יום שלישי, 26 בפברואר 2013

The Search For Happiness

There is no place where people are as short-tempered as on the road. They scream, curse and the blood pressure sky-rockets. [One thing I have noticed in my life is that it is ALWAYS - with rare exceptions - the other guy's fault and not the person who is driving in my car. Interesting how it works out that way....]

Recently my cab driver wanted to get through a certain road block but the security guard was giving him trouble. He was FURIOUS. FUMING. He screamed "אתה באמת דפוק או רק עושה את עצמך ככה" - "Are you really stupid or are you just acting that way??" Somehow - this argument didn't convince the security guard to let us through.... [This "gem" has been repeated numerous times in my house since then, sending everyone squealing with laughter].

Why is this so? Why are people most hot-headed on the road??

People feel as if they are missing SOMETHING. True happiness eludes them. Traveling is a way to somehow pursue that yearned-for feeling of fulfillment. Maybe if they go to that other place they will be happier. I often walk down the street and wonder where everybody is going. What were you missing at point "A" that compel you to go to point "B". People spend tremendous amounts of money and suffer many inconveniences, all to be in a different place [how much does a flight cost?]. Believe me, if people were really happy on the inside they would find no reason to be anywhere other than where they are.

When people are on this literal journey in search of fulfillment they are tense. Something is NOT RIGHT. They don't have the wherewithal to be patient and calm.

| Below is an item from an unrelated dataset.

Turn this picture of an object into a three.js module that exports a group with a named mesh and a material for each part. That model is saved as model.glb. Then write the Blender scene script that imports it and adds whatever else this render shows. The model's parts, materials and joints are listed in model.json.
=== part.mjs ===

Marriage, all relationships, require the opposite. Calm, relaxed, at ease, PATIENT. We need to have the capacity not to turn assumptions into conclusions. To talk. To LISTEN. TO HEAR. To be ACCEPTING.

We have a lot more to say....:)

ועוד חזון למועד

יום שלישי, 19 בפברואר 2013

The Dog Won't Let Me

The "Oilam" tells the following story:

There were once two guys walking in the forest and one of them was shaking with fear because of the possibility that he might be attacked by dogs and eaten alive. His friend told him not to worry. There is a sgula that has been proven to be effective that wards off dogs. One says the pasuk written about yetzias mitzrain "ולכל בני ישראל לא יחרץ כלב לשונו" - "No dog barked at the Jews" and the dogs will not touch him.

His fears were realized when a HUGE beast of a dog attacked him. With great distress he tried to escape. His friend, who was standing in the distance, called out "Why don't you say the pasuk?"

He cried back "The dog won't let me."

When one gets married, he [and she] often enters the marriage with a host of poor character traits. Anger, self-absorbtion, laziness, insensitivity etc. etc. He reads marriage books and even listens to shiurim on the ideal marriage, but when push comes to shove the "dog" inside of him won't let him practice what he learns.

The eitza is to buy a Sichas Mussar of Rav Chaim Shmuelevitz and work hard on his middos so that the "dog" is exorcised from his spirit.